- _Task directions_: Pull out all lines from the listing below in which the word "None" appears.

..........

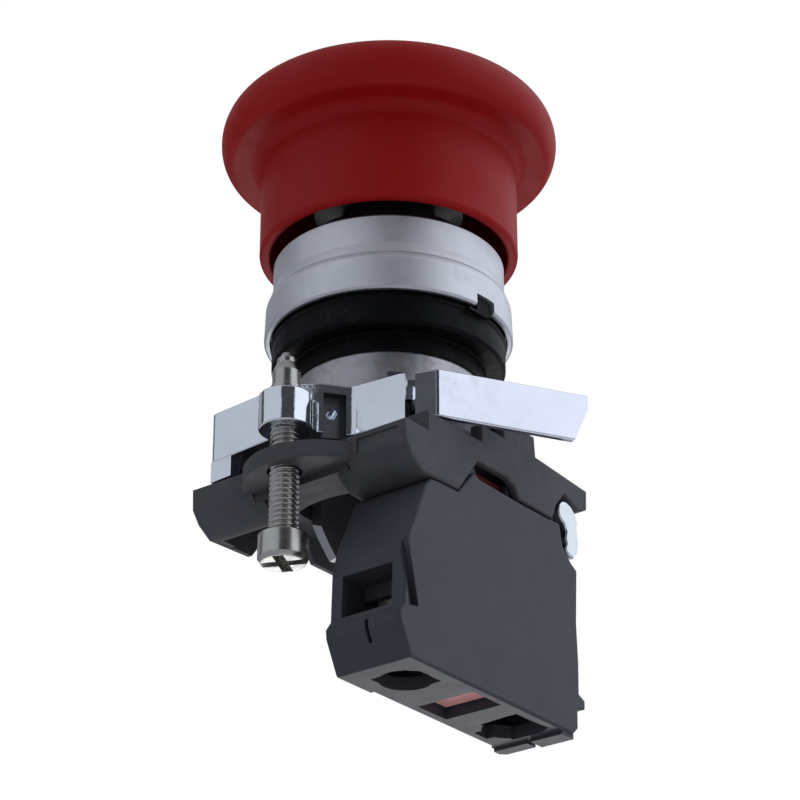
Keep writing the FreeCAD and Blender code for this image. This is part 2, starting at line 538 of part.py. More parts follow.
# short vertical slot in the end's lower panel, long tapering slot in the big face
blk = blk.cut(box(10.3, 10.75, -18, -15.6, -40.6, -38.2))
blk = blk.cut(slab_x([(-16.9, -29.9), (-15.7, -29.7), (-14.0, -36.9), (-15.6, -37.2)], 14.1, 15.5))
cover_zone = box(BLK_X0 - 1, BLK_X0 + WALL, -30, 30, -50, -15)
cover = blk.common(cover_zone)
if len(cover.Solids) > 1:
    cover = max(cover.Solids, key=lambda s: s.Volume)
housing = blk.cut(cover_zone)
if len(housing.Solids) > 1:
    housing = max(housing.Solids, key=lambda s: s.Volume)
parts["block_housing"] = housing.removeSplitter()
parts["block_cover"] = cover.removeSplitter()

# ---- plunger, bridge and springs inside the block -------------------------------------------------
BR_Z = -31.0              # contact plane
pl = box(PL_X0, PL_X1, PL_Y0, PL_Y1, -41.6, -25.5)
pl = pl.fuse(box(PL_X0, 8.6, PL_Y0, PL_Y1, -25.6, -11.15))
pl = pl.fuse(box(PL_X0, 13.2, PL_Y0, 3.6, -17.7, -16.5))
window = box(8.2, 13.5, PL_Y0 - 1, PL_Y1 + 1, -36.2, -30.2)
pl = pl.cut(window)
pl = pl.fuse(box(8.2, 9.0, PL_Y0, PL_Y1, -36.3, -30.1)).removeSplitter()
parts["block_plunger"] = pl
bridge = box(9.15, 12.2, -6.0, 5.4, -32.0, -31.3)
parts["contact_bridge"] = bridge
parts["bridge_rivets"] = Part.makeCompound([cyl(0.9, -31.3, -30.9, 10.7, -4.9), cyl(0.9, -31.3, -30.9, 10.7, 4.3)])
cs = coil(1.1, 0.4, -36.1, -32.1, 5)
cs.translate(V(10.7, -0.3, 0))
parts["contact_spring"] = cs
# fixed contacts: brass strips from the terminals to the contact plane
fa = slab_x([(-12.9, -37.8), (-12.9, -37.0), (-7.3, -37.0), (-7.3, -29.5), (-3.9, -29.5), (-3.9, -30.3), (-6.5, -30.3), (-6.5, -37.8)], 8.6, 12.4)
fb = slab_x([(11.7, -37.8), (11.7, -37.0), (6.7, -37.0), (6.7, -29.5), (3.3, -29.5), (3.3, -30.3), (5.9, -30.3), (5.9, -37.8)], 8.6, 12.4)
TA, TB, TX = -10.2, 8.2, 10.25
hole_r = 1.75
fa = fa.cut(cyl(hole_r, -40, -36, TX, TA))
fb = fb.cut(cyl(hole_r, -40, -36, TX, TB))
parts["fixed_contact_a"] = fa
parts["fixed_contact_b"] = fb
parts["fixed_rivets"] = Part.makeCompound([cyl(0.9, -30.9 + 0.03, -30.3, 10.7, -4.9), cyl(0.9, -30.9 + 0.03, -30.3, 10.7, 4.3)])
# plunger return spring, between the housing's web and the plunger's flange
ps = coil(1.5, 0.4, -24.15, -17.75, 4)
ps.translate(V(10.95, 0.85, 0))
parts["plunger_spring"] = ps
# ---- terminal screws and saddle clamps -----------------------------------------------------------------
for name, ty in (("a", TA), ("b", TB)):
    sh = screw_body(1.5, 6.6, 0.6, 0.2, 0.3)
    sh.translate(V(TX, ty, -31.5))
    h = revolve([(0, 0), (2.2, 0), (2.3, -0.15), (2.3, -1.5), (2.1, -1.7), (0, -1.7)])
    h.translate(V(TX, ty, -38.0))
    s1 = box(-3, 3, -0.4, 0.4, -42.5, -38.8)
    s2 = box(-0.4, 0.4, -1.5, 1.5, -42.5, -38.8)
    for s in (s1, s2):
        s.rotate(V(0, 0, 0), V(0, 0, 1), 35 if name == "a" else -20)
        s.translate(V(TX, ty, 0))
    h = h.cut(s1).cut(s2)
    parts["terminal_screw_" + name] = sh.fuse(h).removeSplitter()
saddle = [(7.9, -34.8), (12.6, -34.8), (12.6, -33.0), (12.0, -33.0), (12.0, -33.9), (8.5, -33.9), (8.5, -33.0), (7.9, -33.0)]
parts["saddle_clamp_a"] = slab_y(saddle, TA - 1.65, TA + 2.2).cut(cyl(1.56, -40, -30, TX, TA))
parts["saddle_clamp_b"] = slab_y(saddle, TB - 1.35, TB + 2.2).cut(cyl(1.56, -40, -30, TX, TB))

# ---- release clip on the block's far shoulder ---------------------------------------------------------------
CLIP_Y, CLIP_Z = 13.75, -16.35      # pivot of the clip
clip_pts = [(13.05, -16.2), (13.25, -15.75), (13.8, -15.5), (14.9, -15.35), (15.65, -15.85), (16.0, -16.8), (15.85, -17.9), (16.15, -19.0), (15.9, -20.5), (15.1, -21.55),
            (14.5, -21.2), (15.1, -20.0), (15.2, -19.2), (14.85, -18.3), (15.15, -17.4), (14.9, -16.75), (14.45, -16.65), (14.2, -17.0), (13.75, -17.15), (13.2, -16.9)]
clip = slab_x(clip_pts, 9.0, 14.6)
side_pts = [(12.6, -15.6), (13.05, -15.1), (13.8, -14.88), (14.8, -15.15), (15.55, -15.8), (16.0, -16.8), (15.85, -17.9), (16.15, -19.0), (15.9, -20.5), (15.1, -21.55),
            (14.25, -21.5), (13.7, -21.1), (13.55, -20.7), (13.85, -20.1), (13.6, -19.5), (13.85, -18.6), (13.4, -17.8), (12.65, -17.4), (12.27, -16.55)]
side = slab_x(side_pts, 14.05, 14.85)
side = round_off(side, (0.3, 0.22, 0.15, 0.1), lambda e: in_plane(e, "x", 14.85), "clip face")
clip = clip.fuse(side)
clip = clip.cut(Part.makeCylinder(0.45, 7.58, V(7, CLIP_Y, CLIP_Z), V(1, 0, 0))).removeSplitter()
parts["block_clip"] = clip
lug = slab_x([(12.3, -15.6), (13.6, -15.6), (14.3, -16.0), (14.3, -16.8), (13.6, -17.2), (12.3, -17.6)], 7.9, 8.85)
hs = parts["block_housing"].fuse(lug).cut(Part.makeCylinder(0.40, 3, V(6.6, CLIP_Y, CLIP_Z), V(1, 0, 0)))
if len(hs.Solids) > 1:
    hs = max(hs.Solids, key=lambda q: q.Volume)
parts["block_housing"] = hs.removeSplitter()
parts["clip_pin"] = Part.makeCylinder(0.40, 6.6, V(7.9, CLIP_Y, CLIP_Z), V(1, 0, 0)).fuse(
    Part.makeCylinder(0.62, 0.25, V(7.65, CLIP_Y, CLIP_Z), V(1, 0, 0))).removeSplitter()

if __name__ == "__main__":
    for name in sorted(parts):
        s = parts[name]
        bb = s.BoundBox
        print("%-18s %-9s solids %d valid %s vol %9.2f  x %.2f..%.2f y %.2f..%.2f z %.2f..%.2f" % (
            name, s.ShapeType, len(s.Solids), s.isValid(), s.Volume, bb.XMin, bb.XMax, bb.YMin, bb.YMax, bb.ZMin, bb.ZMax))
        s.exportStep("parts/%s.step" % name)
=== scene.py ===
import bpy, bmesh, math, json
from mathutils import Vector, Matrix


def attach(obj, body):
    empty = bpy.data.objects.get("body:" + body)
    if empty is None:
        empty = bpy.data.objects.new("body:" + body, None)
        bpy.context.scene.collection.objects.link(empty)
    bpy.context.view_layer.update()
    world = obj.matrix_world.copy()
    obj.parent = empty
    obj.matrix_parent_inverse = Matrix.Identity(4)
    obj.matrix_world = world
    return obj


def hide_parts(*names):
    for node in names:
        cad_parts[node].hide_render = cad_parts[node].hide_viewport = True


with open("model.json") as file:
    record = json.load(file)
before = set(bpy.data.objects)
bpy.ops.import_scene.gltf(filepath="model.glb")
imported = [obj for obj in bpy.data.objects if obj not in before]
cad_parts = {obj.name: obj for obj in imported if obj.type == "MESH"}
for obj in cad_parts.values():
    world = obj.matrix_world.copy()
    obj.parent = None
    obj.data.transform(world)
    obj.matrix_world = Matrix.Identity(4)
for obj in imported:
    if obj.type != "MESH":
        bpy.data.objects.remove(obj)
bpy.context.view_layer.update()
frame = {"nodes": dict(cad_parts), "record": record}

MM = 0.001
scene = bpy.context.scene
coll = scene.collection
nodes = frame["nodes"]
BODY = {}
for b_name, members in frame["record"]["behaviour"]["bodies"].items():
    for m_name in members:
        BODY[m_name] = b_name
SLOT = {s["node"]: s["material_slot"] for s in frame["record"]["subparts"]}

# ---------------------------------------------------------------- camera
cam_d = bpy.data.cameras.new("cam")
cam = bpy.data.objects.new("cam", cam_d)
coll.objects.link(cam)
cam_d.sensor_width = 36.0
cam_d.lens = 126.5
cam_d.clip_start = 0.01
cam_d.clip_end = 20.0
right = Vector((0.7915, 0.6112, -0.0004)).normalized()
fwd = Vector((-0.5459, 0.7072, 0.4493)).normalized()
up = right.cross(fwd).normalized()
right = fwd.cross(up).normalized()
mw = Matrix.Identity(4)
for i in range(3):
    mw[i][0] = right[i]
    mw[i][1] = up[i]
    mw[i][2] = -fwd[i]
mw[0][3], mw[1][3], mw[2][3] = 0.17724, -0.22745, -0.14797
cam.matrix_world = mw
scene.camera = cam
scene.view_settings.view_transform = "Standard"


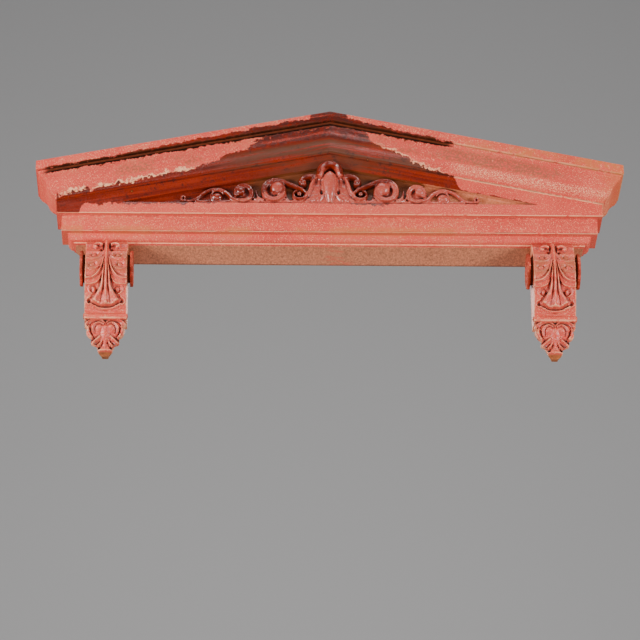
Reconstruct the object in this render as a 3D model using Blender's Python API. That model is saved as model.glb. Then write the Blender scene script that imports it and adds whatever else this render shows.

..........

- _Response_:
    if empty is None:
        empty = bpy.data.objects.new("body:" + body, None)
    obj.parent = None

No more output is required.